▸ To do
Using the records that follow, copy every line containing the word "pose".

(Structured object records)
• • •
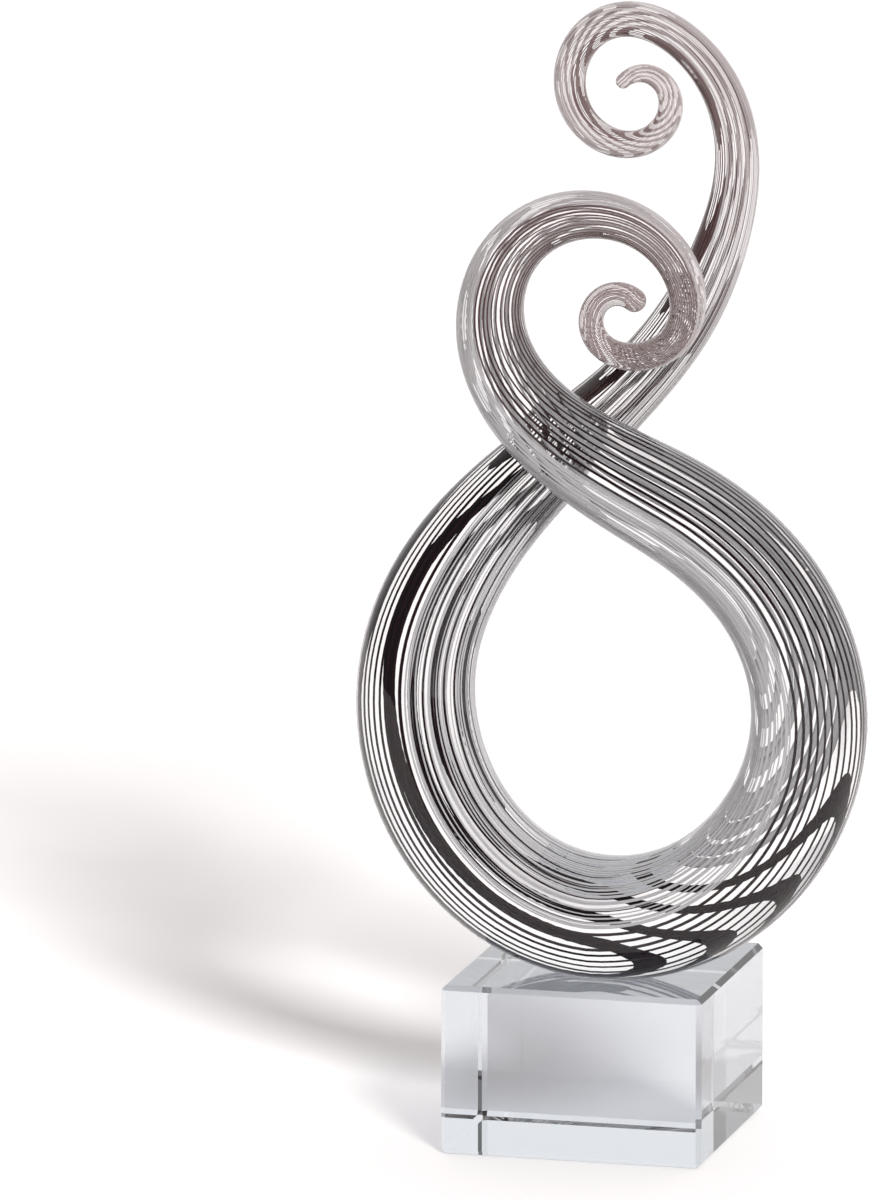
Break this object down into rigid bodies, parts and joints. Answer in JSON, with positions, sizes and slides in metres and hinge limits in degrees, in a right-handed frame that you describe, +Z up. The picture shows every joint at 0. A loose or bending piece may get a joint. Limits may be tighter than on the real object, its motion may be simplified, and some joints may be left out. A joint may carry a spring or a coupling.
{
  "type": "glass wave sculpture",
  "caption": "Solid glass rod looped into a large ring, a small ring and an open curl, with dark and white canes under its skin, bonded to a bevelled crystal block.",
  "frame": {"origin": "middle of the crystal block's underside, where the sculpture stands", "axes": "+Z up, X along the plane of the big ring with the rear curl toward +X, -Y toward the viewer in front"},
  "size_m": [0.1511, 0.0787, 0.3284],
  "materials": {
    "crystal": "polished",
    "bond": "clear cured adhesive",
    "rod_glass": "fire polished",
    "dark_cane_glass": "opaque, sealed in clear glass",
    "white_cane_glass": "opaque, sealed in clear glass"
  },
  "bodies": {
    "root": {"crystal_block": "crystal", "bond_film": "bond", "clear_glass_rod": "rod_glass", "dark_cane_01": "dark_cane_glass", "dark_cane_02": "dark_cane_glass", "dark_cane_03": "dark_cane_glass", "dark_cane_04": "dark_cane_glass", "dark_cane_05": "dark_cane_glass", "dark_cane_06": "dark_cane_glass", "dark_cane_07": "dark_cane_glass", "white_cane_01": "white_cane_glass", "white_cane_02": "white_cane_glass", "white_cane_03": "white_cane_glass", "white_cane_04": "white_cane_glass", "white_cane_05": "white_cane_glass"}
  },
  "joints": []
}
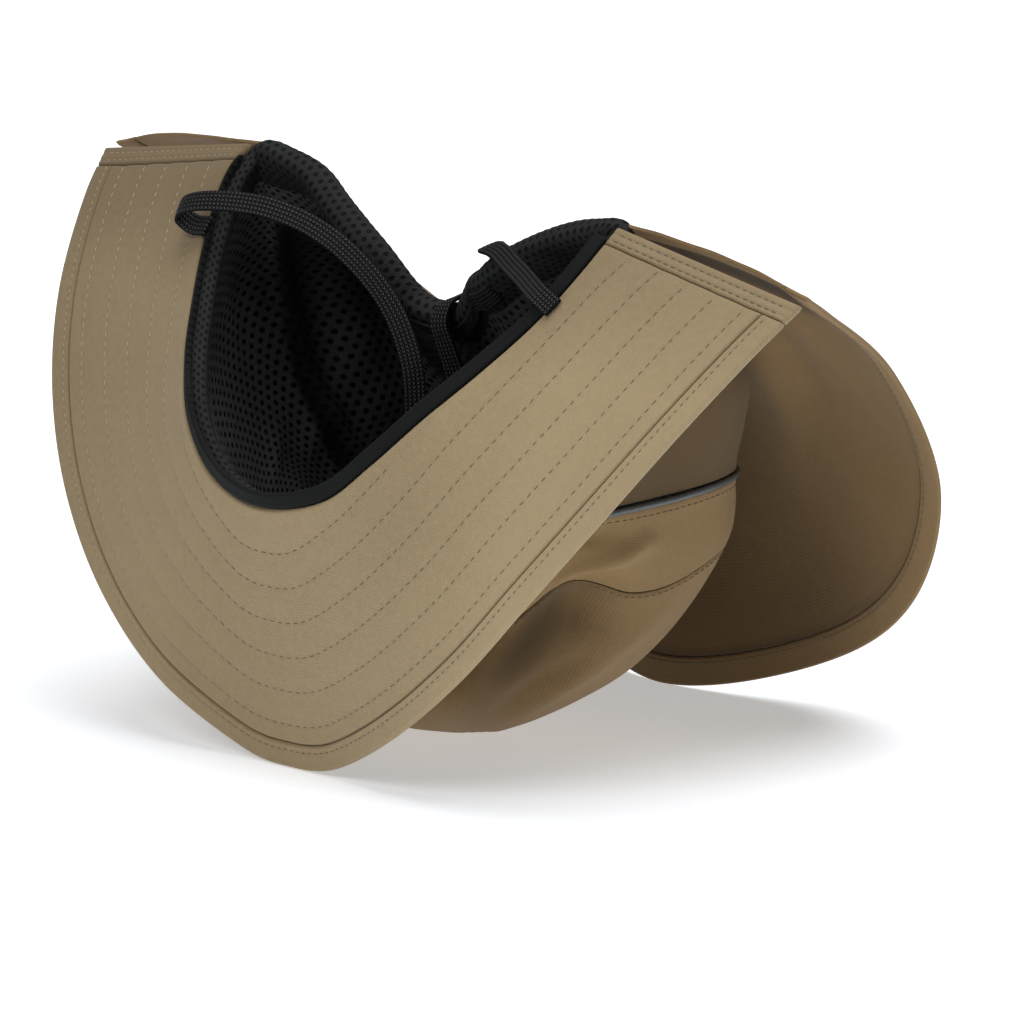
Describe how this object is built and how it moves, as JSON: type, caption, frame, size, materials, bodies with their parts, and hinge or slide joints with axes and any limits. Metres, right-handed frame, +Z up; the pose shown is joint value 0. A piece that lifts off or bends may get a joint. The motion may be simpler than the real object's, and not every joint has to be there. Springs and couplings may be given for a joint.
{
  "type": "folding sun hat with neck cape",
  "caption": "Soft sun hat lying upside down and folded, with a stiff front brim, a neck cape, a mesh-lined crown and a chin strap.",
  "frame": {"origin": "bottom centre of the bounding box, on the surface that the hat lies on", "axes": "+X across the hat, to the right of someone who looks at the front brim, which faces -Y; +Z up"},
  "size_m": [0.361, 0.2244, 0.2056],
  "materials": {
    "brim_cloth": "woven nylon, matt",
    "crown_cloth": "woven nylon, matt",
    "cape_cloth": "woven nylon, matt",
    "piping": "grey reflective tape, satin",
    "spacer_mesh": "black open mesh",
    "sweatband_knit": "black smooth knit",
    "elastic": "black ribbed elastic",
    "strap_braid": "black flat braid"
  },
  "bodies": {
    "root": {"front_brim": "brim_cloth", "brim_edge_binding": "brim_cloth", "brim_end_band_left": "brim_cloth", "brim_end_band_right": "brim_cloth", "crown_side_band": "crown_cloth", "crown_upper_band": "crown_cloth", "crown_top": "crown_cloth", "reflective_piping": "piping", "mesh_lining": "spacer_mesh", "sweatband": "sweatband_knit", "rear_elastic": "elastic", "neck_cape": "cape_cloth", "cape_hem": "cape_cloth", "chin_strap": "strap_braid"}
  },
  "joints": []
}
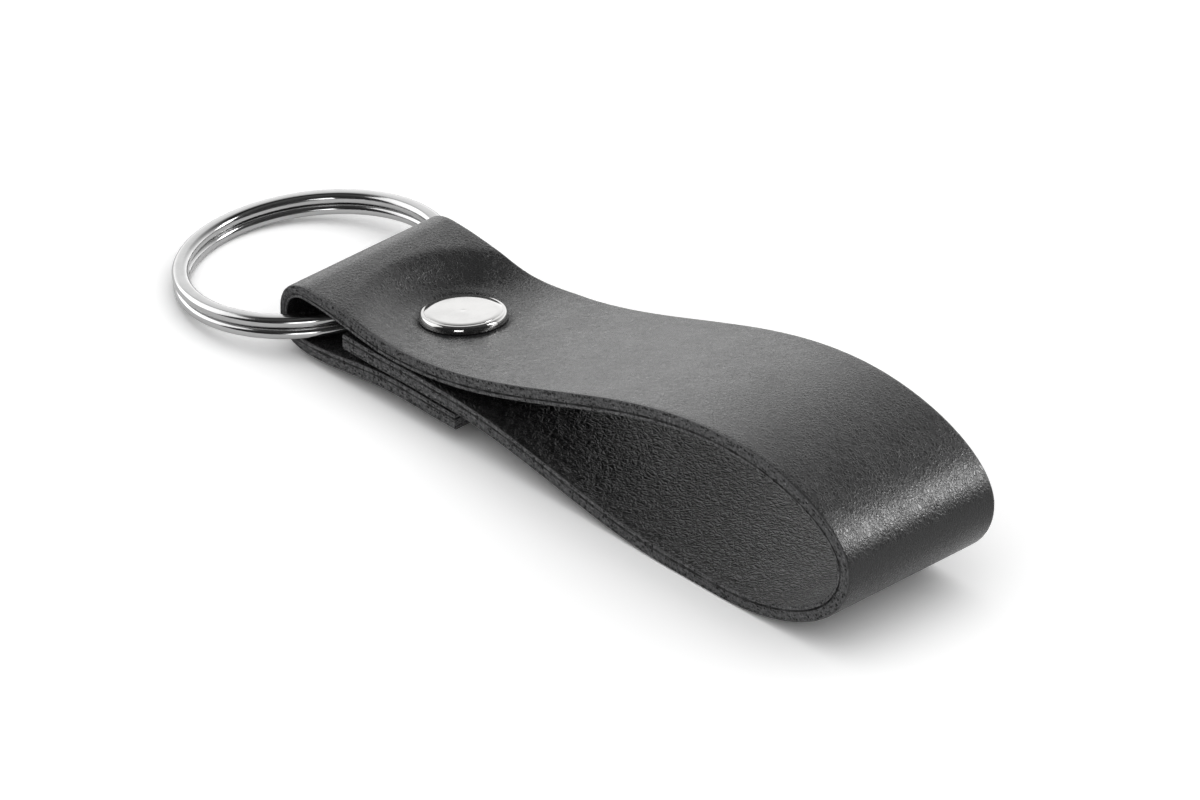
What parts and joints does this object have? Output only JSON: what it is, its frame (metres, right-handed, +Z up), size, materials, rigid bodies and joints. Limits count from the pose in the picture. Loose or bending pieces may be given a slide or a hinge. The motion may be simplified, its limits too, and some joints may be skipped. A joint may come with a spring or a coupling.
{
  "type": "loop key ring",
  "caption": "Leather strap folded into a flat finger loop, riveted through three layers, with a split ring held in a small fold at one end.",
  "frame": {"origin": "on the table under the middle of the whole object, ring included", "axes": "+X along the strap from the ring to the finger loop's bend, +Y across the strap, +Z up from the table"},
  "size_m": [0.1088, 0.03, 0.0201],
  "materials": {
    "grain_leather": "satin black, fine grain",
    "lining_leather": "matt black, fine grain",
    "rivet_nickel": "polished nickel plate",
    "rivet_brass": "bare drawn tube, hidden in the leather",
    "ring_steel": "polished nickel plate on spring steel"
  },
  "bodies": {
    "strap": {"strap_outer": "grain_leather", "strap_lining": "lining_leather", "rivet_top_cap": "rivet_nickel", "rivet_bottom_cap": "rivet_nickel", "rivet_post": "rivet_brass", "rivet_socket": "rivet_brass"},
    "ring": {"split_ring": "ring_steel"}
  },
  "joints": [
    {"name": "ring_swing", "type": "hinge", "parent": "strap", "child": "ring", "pos_m": [-0.02711, 0, 0.00484], "axis": [0, 1, 0], "range_deg": [-1.5, 26]}
  ]
}
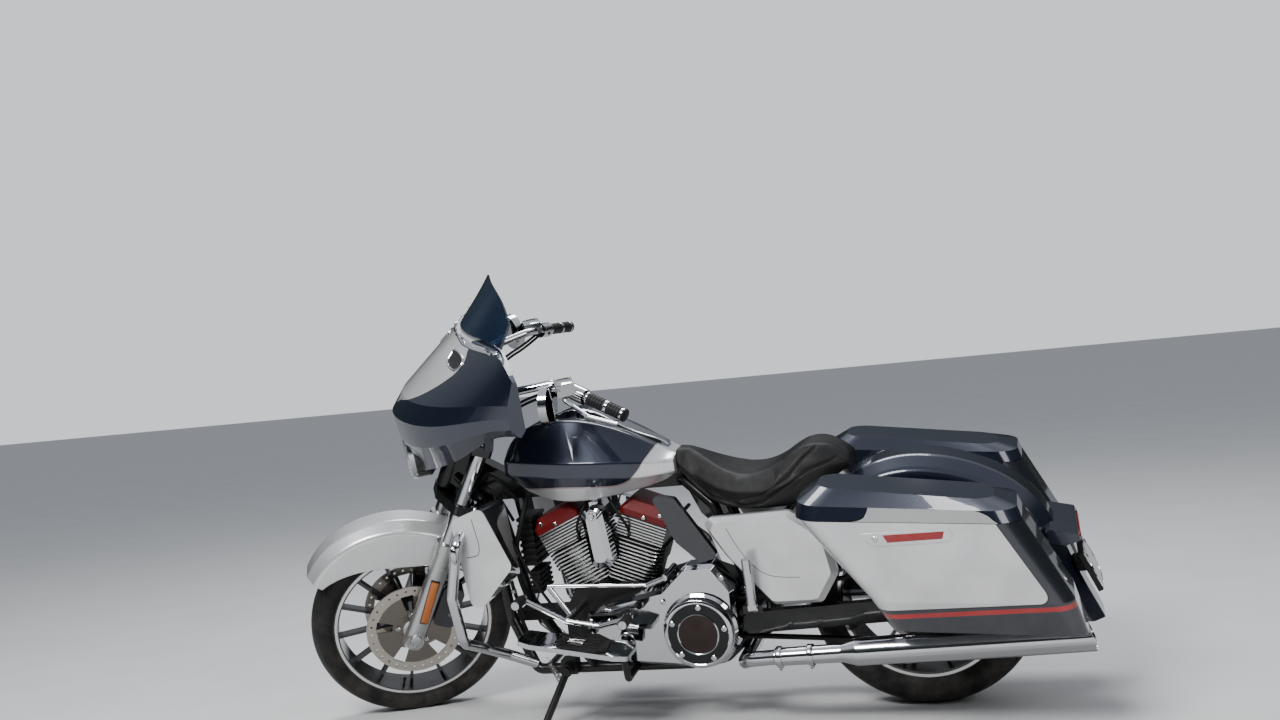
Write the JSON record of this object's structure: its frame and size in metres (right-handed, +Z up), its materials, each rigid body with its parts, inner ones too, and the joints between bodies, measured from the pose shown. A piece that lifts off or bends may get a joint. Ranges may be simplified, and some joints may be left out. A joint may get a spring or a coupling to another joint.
{
  "type": "touring cruiser motorcycle",
  "caption": "Fairing-fronted touring cruiser with a V-twin engine, hard saddlebags and floorboards, leaning on its side stand with the steering on its left stop.",
  "frame": {"origin": "middle of the outline on the ground, between the wheels", "axes": "+X forward, +Y to the rider's left, +Z up; the machine leans left"},
  "size_m": [2.4066, 0.9747, 1.3747],
  "materials": {
    "tyre": "matt rubber with a faint sheen",
    "wheel_black": "gloss black with machined edges",
    "disc_steel": "turned steel, heat tinted",
    "belt_rubber": "toothed belt",
    "satin_silver": "satin silver",
    "chrome": "polished chrome",
    "black_metal": "satin black",
    "silver_paint": "pearl silver metallic, clear coat",
    "caliper_metal": "cast, dark",
    "navy_paint": "dark blue metallic, clear coat",
    "bag_paint": "silver panel over charcoal",
    "lamp_glass": "clear lens",
    "inner_panel": "satin black panel",
    "screen_smoke": "dark smoked screen",
    "grip_rubber": "ribbed rubber",
    "frame_black": "gloss black tube",
    "engine_black": "wrinkle black",
    "red_paint": "red enamel",
    "derby_black": "gloss black centre, chrome ring",
    "exhaust_chrome": "chromed steel",
    "seat_leather": "black grained leather",
    "lamp_red": "deep red lens",
    "black_plastic": "moulded",
    "plate_white": "blank white plate",
    "board_rubber": "ribbed rubber in a chrome edge"
  },
  "bodies": {
    "chassis": {"drive_belt": "belt_rubber", "frame": "frame_black", "swingarm": "frame_black", "rear_shocks": "black_metal", "cylinders": "engine_black", "engine_cases": "engine_black", "rocker_covers": "red_paint", "cam_cover": "chrome", "air_cleaner": "chrome", "primary_cover": "chrome", "derby_cover": "derby_black", "horn_cover": "chrome", "mufflers": "exhaust_chrome", "exhaust_pipes": "exhaust_chrome", "fuel_tank": "navy_paint", "tank_console": "chrome", "rear_fender": "navy_paint", "seat": "seat_leather", "side_covers": "silver_paint", "air_deflectors": "black_metal", "saddlebag_left": "bag_paint", "saddlebag_right": "bag_paint", "tail_lamps": "lamp_red", "lamp_bar": "navy_paint", "plate_holder": "black_plastic", "number_plate_blank": "plate_white", "engine_guard": "chrome", "leg_shields": "silver_paint", "foot_controls": "chrome", "foot_brackets": "black_metal"},
    "front_end": {"fork_sliders": "satin_silver", "front_axle": "satin_silver", "fork_tubes": "chrome", "triple_clamps": "black_metal", "front_fender": "silver_paint", "front_calipers": "caliper_metal", "fairing_shell": "navy_paint", "headlamp": "lamp_glass", "inner_fairing": "inner_panel", "windscreen": "screen_smoke", "handlebar": "chrome", "grips": "grip_rubber", "hand_controls": "chrome", "mirrors": "chrome"},
    "front_wheel": {"front_tyre": "tyre", "front_wheel": "wheel_black", "front_discs": "disc_steel"},
    "rear_wheel": {"rear_tyre": "tyre", "rear_wheel": "wheel_black", "rear_drive": "disc_steel"},
    "side_stand": {"side_stand": "black_metal"},
    "bag_lid_left": {"bag_lid_left": "navy_paint"},
    "bag_lid_right": {"bag_lid_right": "navy_paint"},
    "fuel_door": {"fuel_door": "chrome"},
    "floorboard_left": {"floorboard_left": "board_rubber"},
    "floorboard_right": {"floorboard_right": "board_rubber"},
    "passenger_peg_left": {"passenger_peg_left": "chrome"},
    "passenger_peg_right": {"passenger_peg_right": "chrome"}
  },
  "joints": [
    {"name": "steering", "type": "hinge", "parent": "chassis", "child": "front_end", "pos_m": [0.67548, 0.04299, 0.80002], "axis": [-0.4306, 0.1256, 0.8938], "range_deg": [-60, 0]},
    {"name": "front_wheel_spin", "type": "hinge", "parent": "front_end", "child": "front_wheel", "pos_m": [0.90216, -0.03321, 0.30455], "axis": [-0.4513, 0.8276, -0.3337], "continuous": true},
    {"name": "rear_wheel_spin", "type": "hinge", "parent": "chassis", "child": "rear_wheel", "pos_m": [-0.72428, -0.02373, 0.3253], "axis": [0, 0.9903, -0.1392], "continuous": true},
    {"name": "side_stand", "type": "hinge", "parent": "chassis", "child": "side_stand", "pos_m": [0.32652, 0.1266, 0.15909], "axis": [0, 0.9903, -0.1392], "range_deg": [0, 96]},
    {"name": "bag_lid_left", "type": "hinge", "parent": "chassis", "child": "bag_lid_left", "pos_m": [-0.72146, 0.48917, 0.58331], "axis": [-0.9972, -0.0103, -0.0734], "range_deg": [0, 78]},
    {"name": "bag_lid_right", "type": "hinge", "parent": "chassis", "child": "bag_lid_right", "pos_m": [-0.72146, -0.44564, 0.71469], "axis": [0.9972, 0.0103, 0.0734], "range_deg": [0, 78]},
    {"name": "fuel_door", "type": "hinge", "parent": "chassis", "child": "fuel_door", "pos_m": [0.19528, 0.06123, 0.9298], "axis": [0, 0.9903, -0.1392], "range_deg": [0, 85]},
    {"name": "floorboard_left", "type": "hinge", "parent": "chassis", "child": "floorboard_left", "pos_m": [0.06533, 0.23492, 0.24006], "axis": [0.9851, 0.0239, 0.1704], "range_deg": [0, 38]},
    {"name": "floorboard_right", "type": "hinge", "parent": "chassis", "child": "floorboard_right", "pos_m": [0.06533, -0.29586, 0.31466], "axis": [-0.9851, -0.0239, -0.1704], "range_deg": [0, 38]},
    {"name": "passenger_peg_left", "type": "hinge", "parent": "chassis", "child": "passenger_peg_left", "pos_m": [-0.27492, 0.20571, 0.33398], "axis": [-1, 0.0012, 0.0085], "range_deg": [0, 82]},
    {"name": "passenger_peg_right", "type": "hinge", "parent": "chassis", "child": "passenger_peg_right", "pos_m": [-0.27492, -0.24189, 0.39688], "axis": [1, -0.0012, -0.0085], "range_deg": [0, 82]}
  ]
}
• • •
▸ Finished task
Describe how this object is built and how it moves, as JSON: type, caption, frame, size, materials, bodies with their parts, and hinge or slide joints with axes and any limits. Metres, right-handed frame, +Z up; the pose shown is joint value 0. A piece that lifts off or bends may get a joint. The motion may be simpler than the real object's, and not every joint has to be there. Springs and couplings may be given for a joint.
What parts and joints does this object have? Output only JSON: what it is, its frame (metres, right-handed, +Z up), size, materials, rigid bodies and joints. Limits count from the pose in the picture. Loose or bending pieces may be given a slide or a hinge. The motion may be simplified, its limits too, and some joints may be skipped. A joint may come with a spring or a coupling.
Write the JSON record of this object's structure: its frame and size in metres (right-handed, +Z up), its materials, each rigid body with its parts, inner ones too, and the joints between bodies, measured from the pose shown. A piece that lifts off or bends may get a joint. Ranges may be simplified, and some joints may be left out. A joint may get a spring or a coupling to another joint.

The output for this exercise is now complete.